Professor who bought computer amid COVID-19 files class action complaint against university

What employers should know about reimbursing remote working expenses

A recent case arose when a university refused to reimburse home-office expenses under section 2802(a) of California’s Labor Code, which required an employer to indemnify employees for necessary expenditures incurred as a direct consequence of discharging their job duties.

In March 2020 amid the COVID-19 pandemic, the California State University (CSU) ordered its teachers to start remotely teaching classes. The plaintiff, a biology professor at CSU-Los Angeles, could not access his workplace office to retrieve the computer and printer provided by the university.

The plaintiff paid the expenses for replacing these items then asked the university for reimbursement. He claimed that section 2802 required the university to reimburse employees for necessary work-related expenses.

The university refused to reimburse these expenses. It argued that section 2802(a) was inapplicable to it because applying this provision would infringe on its sovereign powers as a state department. The Department of Industrial Relations disagreed with the university’s interpretation of this provision.

The plaintiff filed a class action complaint against the university’s board of trustees on behalf of himself and similarly situated faculty employees. He made claims under section 2802(a) and under the Private Attorneys General Act of 2004 (PAGA).

Read more: Court denies pension benefits sought by retired University of California employees

The plaintiff allegedly incurred necessary business expenses for electricity, postage, internet service charges, use of personal phones for work-related purposes, office supplies, chairs, computers, printers, ink, toner, and computer monitors that he needed to perform his work.

In response, the university argued that, because it was a state department, it enjoyed a broad exemption from Labor Code provisions infringing on its sovereign powers.
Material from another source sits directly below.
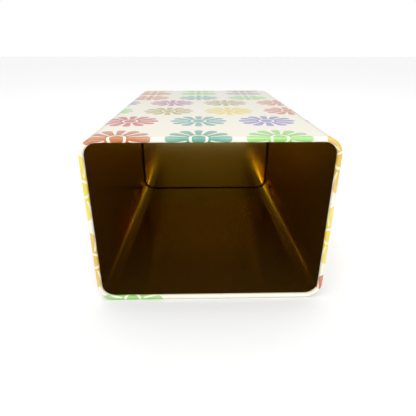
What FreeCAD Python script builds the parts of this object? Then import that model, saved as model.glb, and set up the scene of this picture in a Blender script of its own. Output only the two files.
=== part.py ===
"""Open tinplate box with a rolled rim, lying on one long side.

Two pieces of sheet: the body wrap, closed by a welded lap seam and curled in at both ends,
and the base pan, whose edge is curled inside the wrap's base curl.

Frame, in millimetres: +X across the mouth, +Z up, the mouth faces -Y and the base +Y.
The origin is the bottom centre of the box that bounds the tin as it lies.
"""
import FreeCAD, Part
import math
import os

from FreeCAD import Vector

# Overall sizes, each set by itself
MOUTH_WIDTH = 150.0         # outside, across X at the rim
BODY_HEIGHT = 110.5         # outside, along Z, the same from rim to base
BODY_LENGTH = 210.0         # rim to base, along Y
SIDE_TAPER_DEG = 1.13       # each upright side leans in by this much towards the base
CORNER_RADIUS = 11.0        # outside, on all four long edges

# Sheet and its curls
PLATE = 0.30                # thickness of the tinplate
RIM_CURL_RADIUS = 1.55      # outside radius of the hollow bead round the mouth
RIM_CURL_TURN_DEG = 285.0   # how far the edge is curled round
BASE_CURL_RADIUS = 1.50     # outside radius of the curl that holds the base
BASE_CURL_TURN_DEG = 250.0

# Welded lap seam, along the lower face beside the +X edge
WELD_WIDTH = 1.0            # overlap of the two edges of the sheet
WELD_PROUD = 0.15           # how far the rolled-down lap stands above the plate, inside
WELD_INSET = 20.0           # from the +X side of the tin to the middle of the lap
WELD_END_GAP = 0.6          # the lap stops this far short of the rim curl and of the pan

# Base pan
PAN_DEPTH = 4.5             # from the end of the tin to the panel's inner face
PAN_EDGE_RADIUS = 1.60      # outside radius where the panel turns into the skirt
PAN_HOOK_TURN_DEG = 215.0   # how far the pan's edge is curled round inside the body's curl

# Clearance between the pan and the wrap, in the curl and along the wall
PAN_GAP = 0.05

# Derived sizes
HALF_LENGTH = BODY_LENGTH / 2
TAPER = math.tan(math.radians(SIDE_TAPER_DEG))
WALL_START = RIM_CURL_RADIUS                # depths behind the mouth
WALL_END = BODY_LENGTH - BASE_CURL_RADIUS
BASE_WIDTH = MOUTH_WIDTH - 2 * (WALL_END - WALL_START) * TAPER


def width_at(depth):
    """Outside width of the wall at a depth behind the mouth."""
    return MOUTH_WIDTH - 2 * (depth - WALL_START) * TAPER


def strip_section(start, heading_deg, moves, place):
    """Face of a bent strip of plate, seen edge on.

    The middle line starts at start, in (inward, y) coordinates, and follows moves:
    ("run", length) or ("turn", radius at the middle line, angle in degrees, left positive).
    place maps (inward, y) to a point in space.
    """
    half = PLATE / 2
    u, v = start
    heading = math.radians(heading_deg)

    def beside(offset):
        return place(u - offset * math.sin(heading), v + offset * math.cos(heading))

    left, right = [], []
    first_cap = Part.LineSegment(beside(-half), beside(half)).toShape()
    for move in moves:
        before = beside(half), beside(-half)
        if move[0] == "run":
            u += move[1] * math.cos(heading)
            v += move[1] * math.sin(heading)
            left.append(Part.LineSegment(before[0], beside(half)).toShape())
            right.append(Part.LineSegment(beside(-half), before[1]).toShape())
            continue
        radius, angle = move[1], math.radians(move[2])
        side = math.copysign(1.0, angle)
        centre_u = u - side * radius * math.sin(heading)
        centre_v = v + side * radius * math.cos(heading)
        middle = []
        for _ in range(2):
            heading += angle / 2
            u = centre_u + side * radius * math.sin(heading)
            v = centre_v - side * radius * math.cos(heading)
            middle.append((beside(half), beside(-half)))
        left.append(Part.Arc(before[0], middle[0][0], middle[1][0]).toShape())
        right.append(Part.Arc(middle[1][1], middle[0][1], before[1]).toShape())
    last_cap = Part.LineSegment(beside(half), beside(-half)).toShape()
    return Part.Face(Part.Wire([first_cap] + left + [last_cap] + right[::-1]))


def rim_section(place):
    """The hollow bead round the mouth, curled in and back towards the wall."""
    start = (PLATE / 2, WALL_START - HALF_LENGTH)
    moves = [("turn", RIM_CURL_RADIUS - PLATE / 2, RIM_CURL_TURN_DEG)]
    return strip_section(start, -90.0, moves, place)


def base_curl_section(place):
    """The wrap's base edge, curled in round the pan's edge."""
    start = (PLATE / 2, WALL_END - HALF_LENGTH)
    moves = [("turn", BASE_CURL_RADIUS - PLATE / 2, -BASE_CURL_TURN_DEG)]
    return strip_section(start, 90.0, moves, place)


def pan_section(place):
    """Skirt of the pan: over the panel's rounded edge, along the wall, round in the curl."""
    wall_side = PLATE + PAN_GAP
    moves = [
        ("turn", PAN_EDGE_RADIUS - PLATE / 2, -90.0),
        ("run", PAN_DEPTH - PAN_EDGE_RADIUS - BASE_CURL_RADIUS),
        ("turn", BASE_CURL_RADIUS - wall_side - PLATE / 2, -PAN_HOOK_TURN_DEG),
    ]
    start = (wall_side + PAN_EDGE_RADIUS, HALF_LENGTH - PAN_DEPTH + PLATE / 2)
    return strip_section(start, 180.0, moves, place)


def ring_of(section, width):
    """Solid ring: a section swept round a rounded rectangle of this outside width."""
    half_top = width / 2 - CORNER_RADIUS
    half_side = BODY_HEIGHT / 2 - CORNER_RADIUS
    middle = Vector(0, 0, BODY_HEIGHT / 2)
    pieces = []
    for turn, half_run, reach in ((0, half_top, half_side), (90, half_side, half_top),
                                  (180, half_top, half_side), (270, half_side, half_top)):
        angle = math.radians(turn)
        outward = Vector(math.sin(angle), 0, math.cos(angle))
        along = Vector(math.cos(angle), 0, -math.sin(angle))
        corner = middle + outward * reach + along * half_run

        def place(inward, y):
            return corner + outward * (CORNER_RADIUS - inward) + Vector(0, y, 0)

        face = section(place)
        pieces.append(face.extrude(along * (-2 * half_run)))
        pieces.append(face.revolve(corner, Vector(0, 1, 0), 90))
    return fused(pieces)


def outline(width, inset, y):
    """Face filling the tin's outline at one place along Y, set in by inset all round."""
    radius = CORNER_RADIUS - inset
    half_top = width / 2 - CORNER_RADIUS
    arcs = []
    for x, z, start in ((half_top, BODY_HEIGHT - CORNER_RADIUS, 0),
                        (-half_top, BODY_HEIGHT - CORNER_RADIUS, 90),
                        (-half_top, CORNER_RADIUS, 180),
                        (half_top, CORNER_RADIUS, 270)):
        angles = [math.radians(start + turned) for turned in (0, 45, 90)]
        arcs.append([Vector(x + radius * math.cos(a), y, z + radius * math.sin(a)) for a in angles])
    edges = []
    for index, arc in enumerate(arcs):
        edges.append(Part.Arc(*arc).toShape())
        edges.append(Part.LineSegment(arc[2], arcs[(index + 1) % 4][0]).toShape())
    return Part.Face(Part.Wire(edges))


def fused(pieces):
    """One clean solid from touching pieces."""
    joined = pieces[0].multiFuse(pieces[1:]).removeSplitter()
    if len(joined.Solids) != 1:
        raise RuntimeError("expected one solid, got %d" % len(joined.Solids))
    return joined.Solids[0]


def tapered_block(inset):
    """Solid between the two curls, set in by inset from the outside.

    It is what two prisms share: the outline drawn back while leaning to -X, and to +X.
    """
    start = outline(MOUTH_WIDTH, inset, WALL_START - HALF_LENGTH)
    run = WALL_END - WALL_START
    return start.extrude(Vector(-run * TAPER, run, 0)).common(start.extrude(Vector(run * TAPER, run, 0)))


def wall():
    """Tapered tube between the two curls."""
    return tapered_block(0.0).cut(tapered_block(PLATE))


def weld_lap():
    """The flattened lap where the wrap's two edges meet, proud of the lower face inside."""
    start = 2 * RIM_CURL_RADIUS + WELD_END_GAP
    run = BODY_LENGTH - PAN_DEPTH - WELD_END_GAP - start
    corner = Vector(width_at(start) / 2 - WELD_INSET - WELD_WIDTH / 2, start - HALF_LENGTH, PLATE / 2)
    across = Part.LineSegment(corner, corner + Vector(WELD_WIDTH, 0, 0)).toShape()
    end = across.extrude(Vector(0, 0, PLATE / 2 + WELD_PROUD))
    return end.extrude(Vector(-run * TAPER, run, 0))


def body_wrap():
    """The printed wrap: rim bead, wall with its seam, base curl."""
    return fused([ring_of(rim_section, MOUTH_WIDTH), wall(), weld_lap(),
                  ring_of(base_curl_section, BASE_WIDTH)])


def base_pan():
    """The stamped pan: a flat panel inside its skirt."""
    panel_y = HALF_LENGTH - PAN_DEPTH
    panel = outline(BASE_WIDTH, PLATE + PAN_GAP + PAN_EDGE_RADIUS, panel_y).extrude(Vector(0, PLATE, 0))
    return fused([ring_of(pan_section, BASE_WIDTH), panel])


os.makedirs("parts", exist_ok=True)
NODES = {"body_wrap": body_wrap(), "base_pan": base_pan()}
for name, shape in NODES.items():
    shape.exportStep("parts/%s.step" % name)
    print("%-10s valid %s, volume %.1f mm3" % (name, shape.isValid(), shape.Volume))
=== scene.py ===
# %% [markdown]
# # An open printed tin box
# The box is two pieces of tinplate. One sheet is printed, wrapped into a tube and curled
# in at both ends. A lacquered pan closes the far end. It lies on one long side with its
# mouth towards us. The imported model gives every size and place, so it is loaded first.

# %% Load the frame
import math

import bpy
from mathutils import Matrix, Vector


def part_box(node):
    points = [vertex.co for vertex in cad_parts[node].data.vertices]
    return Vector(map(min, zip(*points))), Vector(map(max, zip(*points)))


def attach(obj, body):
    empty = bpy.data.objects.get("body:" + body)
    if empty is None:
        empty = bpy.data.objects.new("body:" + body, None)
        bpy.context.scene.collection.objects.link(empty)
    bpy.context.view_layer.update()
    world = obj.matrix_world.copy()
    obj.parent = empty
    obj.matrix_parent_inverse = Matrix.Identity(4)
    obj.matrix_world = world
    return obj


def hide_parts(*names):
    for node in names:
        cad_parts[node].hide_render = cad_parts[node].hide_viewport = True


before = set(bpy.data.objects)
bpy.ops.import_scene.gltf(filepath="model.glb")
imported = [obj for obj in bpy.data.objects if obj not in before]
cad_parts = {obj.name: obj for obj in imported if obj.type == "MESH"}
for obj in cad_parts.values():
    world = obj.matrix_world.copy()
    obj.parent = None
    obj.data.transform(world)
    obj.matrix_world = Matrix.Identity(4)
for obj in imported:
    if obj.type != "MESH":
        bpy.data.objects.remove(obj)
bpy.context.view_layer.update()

# %% [markdown]
# ## Sizes
# The outside sizes come from the frame. What a box can't say, such as the thickness of the
# plate and the radius of each curl, is written once here, in metres.
# `inward` below means the distance in from the outside of the tin.

# %% Sizes of the tin
MM = 0.001
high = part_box("body_wrap")[1]
half_width, half_length, height = high.x, high.y, high.z
plate = 0.30 * MM
corner_radius = 11.0 * MM
rim_radius = 1.55 * MM           # the hollow bead round the mouth
base_curl_radius = 1.50 * MM
wall_start = -half_length + rim_radius
wall_end = half_length - base_curl_radius
lean = math.tan(math.radians(1.13))      # each upright side leans in towards the base
base_shift = (wall_end - wall_start) * lean
base_half_width = half_width - base_shift
corner_x = half_width - corner_radius
corner_z = height / 2 - corner_radius
lap_width = 1.0 * MM
weld_x = half_width - 20.0 * MM - lap_width / 2          # the lap's near edge, at the mouth
print("wall runs %.1f mm," % ((wall_end - wall_start) / MM),
      "base is %.2f mm wide" % (2 * base_half_width / MM))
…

The trial court ruled in favor of the university. A governmental agency was generally exempt from Labor Code provisions that did not expressly apply to public employers like the university, the trial court found.

Appeal court sides with public employer

The plaintiff appealed. In the case of Krug v. Board of Trustees of the California State University, the California Court of Appeal for the Second District affirmed the judgment of the trial court.

Section 2802 did not answer the question of whether the term “employer” included public employers, the appellate court noted. The provision lacked express words referring to governmental agencies or positive signs of a legislative intent to exempt these agencies, the appellate court added.

In this case, the appellate court decided that section 2802 did not apply to the university. According to the appellate court, applying this provision to the university would do the following:

  • would infringe on its sovereign governmental powers
  • would affect the functions and responsibilities that the legislature gave to the university
  • would limit the authority vested in the university to establish policies and to set the terms for the reimbursement of its employees for necessary expenses
  • would potentially divert limited educational funds from the university’s core function toward the payment of legal judgments and possibly huge additional amounts to outside parties

Lastly, the appellate court also rejected the plaintiff’s PAGA claim. The plaintiff was not an aggrieved employee as the PAGA required because the university did not violate section 2802, the appellate court explained.